Here is how Project Genie works. You start with a “world sketch” by providing text prompts for both the environment and a main character, whom you will later be able to maneuver through the world in either first- or third-person view. Nano Banana Pro creates an image based on the prompts that you can, in theory, modify before Genie uses the image as a starting point for an interactive world. The modifications mostly worked, but the model occasionally stumbled, for example giving you purple hair when you asked for green.

You can also use real-life photos as a baseline for the model to build a world on, which again was hit or miss. Once satisfied with the image, it takes a few seconds for Project Genie to create an explorable world. You can also remix existing worlds into new interpretations by building on top of their prompts, or explore curated worlds in a gallery for inspiration. You can then download videos of the world you explored.
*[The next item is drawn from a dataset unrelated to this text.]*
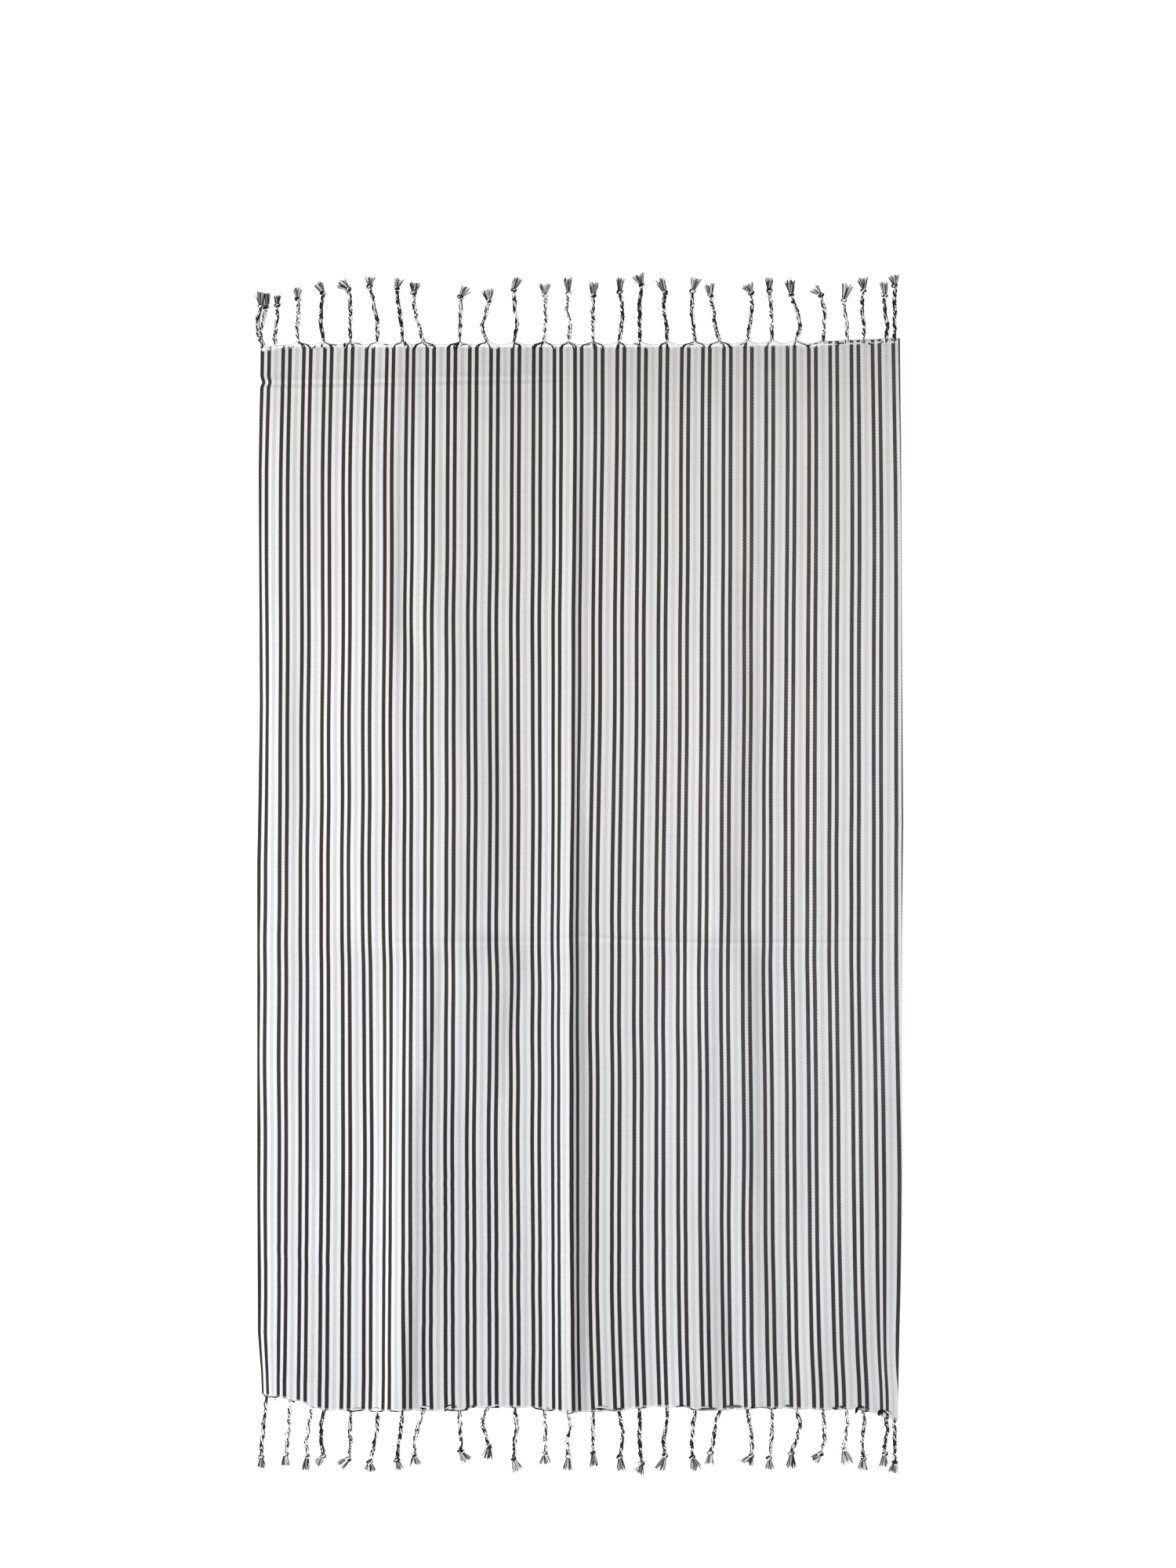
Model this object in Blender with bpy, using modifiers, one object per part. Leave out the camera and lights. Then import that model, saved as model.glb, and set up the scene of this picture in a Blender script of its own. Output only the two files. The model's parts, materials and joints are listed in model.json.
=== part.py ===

DeepMind is currently only granting 60 seconds of world generation and navigation, partly due to budget and compute constraints. Because Genie 3 is an auto-regressive model, it requires significant dedicated compute power, which limits how much DeepMind can provide to users. A research director explained that the 60-second limit allows the tool to be brought to more users, as a dedicated chip is allocated for each session. Extending beyond 60 seconds would diminish the incremental value of testing, as the environments currently have a limited level of interaction and dynamism.

During testing, the model’s safety guardrails were active. It could not generate anything resembling nudity or worlds that referenced Disney or other copyrighted material. This follows a cease-and-desist letter Disney sent to Google last year, accusing the firm’s AI models of copyright infringement. Attempts to generate worlds of mermaids or ice queens were also blocked.

The demo showed impressive results for whimsical, artistic concepts. For instance, a prompt for a claymation-style castle in the clouds made of marshmallows with a chocolate river and candy trees delivered a charming and playful world. However, Project Genie still has kinks to work out. It excelled at creating worlds based on artistic styles like watercolors or anime but tended to fail at photorealistic or cinematic worlds, often producing results that looked like a video game rather than a real setting.

It also did not always respond well to real photos. When given a photo of an office and asked to create a world based on it, the result included similar furnishings but laid out differently in a sterile, digital-looking space. When provided a photo of a desk with a stuffed toy, Project Genie animated the toy navigating the space, with other objects occasionally reacting as it moved past them. This interactivity is an area DeepMind is working to improve, as there were several occasions where characters walked through walls or other solid objects.

The navigation controls, using arrow keys to look around and W-A-S-D keys to move, were also a point of friction. For non-gamers, the controls did not feel natural and were sometimes non-responsive or sent the character in the wrong direction, making simple navigation a chaotic challenge.

The research team acknowledged these shortcomings, reiterating that Project Genie is an experimental prototype. They hope to enhance realism, improve interaction capabilities, and give users more control over actions and environments in the future. They view the project not as a finished product for daily use, but as a glimpse of something interesting and unique that cannot be done in another way.